Après l’enterrement, le ministre se plonge dans le travail. Il maintient tous ses rendez-vous afin d’occuper son esprit. «Mon emploi du temps était déjà chargé, je le surcharge pour les trois mois à venir : visite sur le terrain dans les différentes wilayas, réunions, audiences... Ainsi je vais m’abîmer dans le travail. Non pour oublier mais pour tenir.» Boumerdès marque sa première apparition officielle après la mort de sa femme. «Je sens les regards peser sur moi. J’ai pris soin de raser ma barbe de trois jours (...) Mon double public parle, donne une conférence de presse devant une cinquantaine de journalistes (...) Mon double fait le job même s’il est minimum».

Hamid Grine rembobine le film de sa vie de couple. Il culpabilise d’avoir été parfois blessant avec sa défunte épouse : «Parfois mon impulsivité me jouait des tours et je la blessais sans le vouloir. Ma parole dépassait ma pensée. Mais je me reprenais vite. Et elle pardonnait aussitôt en me disant chaque fois : ‘’Ne recommence plus !’’ J’étais incorrigible (...) En quarante ans, Meriem m’avait toujours fait passer avant elle. Pour tout : le meilleur morceau de viande, le meilleur fruit, la meilleure part de gâteau...».

Dans ce récit, le journaliste-écrivain évoque l’insistance de certains politiques afin qu’il convole en justes noces quelques jours après la disparition de sa conjointe. «Qu’attendez-vous pour vous marier ?» le questionne-t-on régulièrement. «La question me paraît tellement saugrenue, tellement déplacée, tellement blessante pour mon épouse et moi-même que je n’en crois pas mes oreilles».
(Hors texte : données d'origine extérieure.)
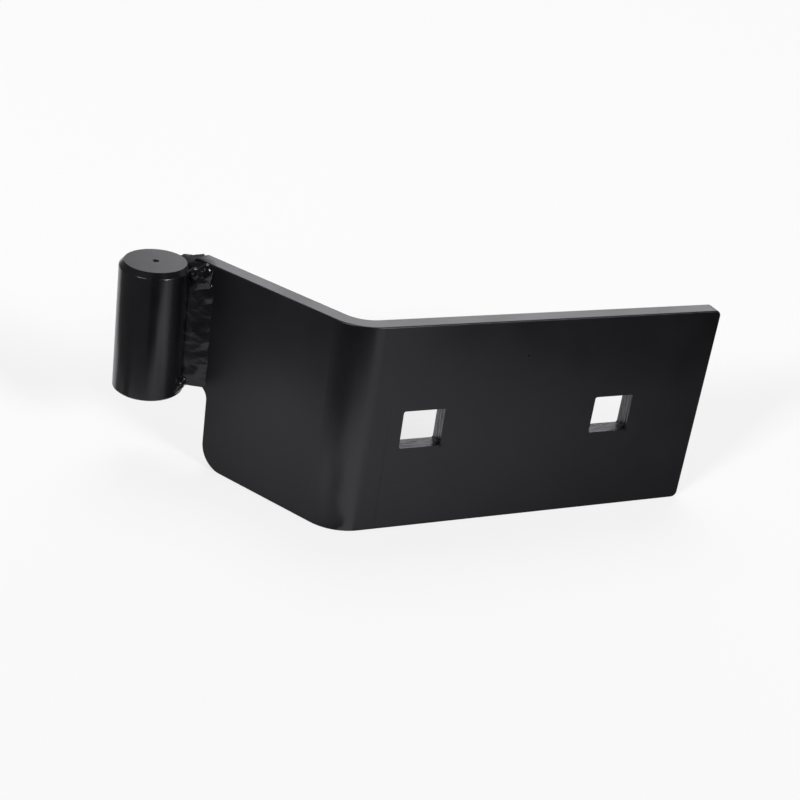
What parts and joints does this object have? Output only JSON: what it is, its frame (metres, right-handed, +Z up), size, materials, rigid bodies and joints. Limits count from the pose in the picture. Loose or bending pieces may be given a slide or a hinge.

Il raconte aussi que certains se sont gargarisés de son malheur. Hamid Grine cite un poème de Saint Augustin dont a été tirée la phrase qui a donné son titre à ce récit «L’amour ne disparaît jamais. La mort n’est rien. Je suis seulement passé dans la pièce d’à côté. Je suis moi, vous êtes-vous. Ce que nous étions les uns pour les autres nous le sommes toujours...»

La préface de l’ouvrage est signée Boualem Sansal. «La confession de Hamid Grine, magicien de l’impressionnisme en littérature, aidera celles et ceux à qui la mort a ravi un grand amour, et les a laissés seuls, orphelins à jamais, du moins ici-bas.»

Hamid Grine signe un récit sur le deuil après la perte d’un être cher. «La douleur ne se partage pas. Elle est interne, elle se vit», écrit-il.

Meriem Guemache

Dans la pièce d’à côté de Hamid Grine. Éditions Gaussen. 2022.254 p.